Noël ressemble rarement à cela...

« C’est le moment de montrer les crocs ! », a crié Mario, le managing director italien aux cheveux gominés comme s’il sortait de sa salle de bain pour se précipiter vers son siège avec un sourire qui inspire des émotions ambivalentes. D'une part, un large sourire incontestablement authentique, comme s’il se souvenait du jour où il avait volé un numéro de Playboy dans la collection privée de son père quand il avait 13 ans et était devenu en l’espace d’un après-midi le garçon le plus populaire de sa classe. D'autre part, sous certains angles, son expression était peu convaincante, comme s’il venait d’apprendre qu’il ne toucherait aucun bonus cette année.

Que lui est-il arrivé ?

Il aurait volontairement voulu se rendre ridicule qu’il ne s’y serait pas pris autrement. Portant un pantalon vert sombre, une chemise de chez Gieves & Hawkes et des mocassins bordeaux, on aurait pu le prendre facilement pour un animateur de centre de loisirs. C’était une tenue tout à fait acceptable pour le ‘casual Friday’. Sauf qu’il avait enfilé un ridicule bonnet de Père Noël. Et que cela était censé élever nos esprits ?

17h15.

Noël approchait à grand pas. Le brouhaha du desk, les gens qui crient dans leurs téléphones et un climat d’affairisme qui règne sur l'ensemble du building. Quant aux décorations de Noël : oubliées. Pas une guirlande en vue…

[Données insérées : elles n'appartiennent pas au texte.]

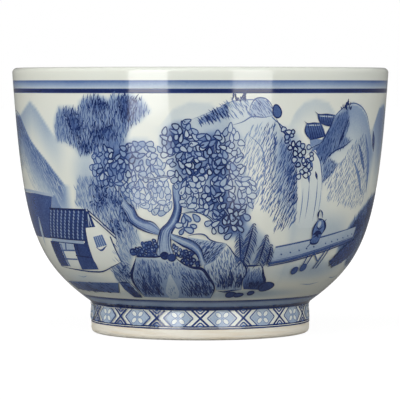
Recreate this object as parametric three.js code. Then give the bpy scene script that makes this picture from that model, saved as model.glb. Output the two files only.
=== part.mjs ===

La pression pour continuer à travailler était plus élevée que le reste de l'année. J’ai fait une croix sur mes libertés le jour où j’ai signé mon contrat de travail.

A 17h20, Mario a choisi de motiver les troupes : « Restez près de vos clients. Alignons quelques grosses commissions pour le mois de janvier. Allons-y. Allons-y ». Il avait enfilé son manteau qu’il a gardé toute la nuit. Et portait toujours le bonnet de Père Noël. Le parfait couillon.

« Blaireau » était la réponse en sourdine d'un collègue à quelques sièges. Des ricanements ont suivi.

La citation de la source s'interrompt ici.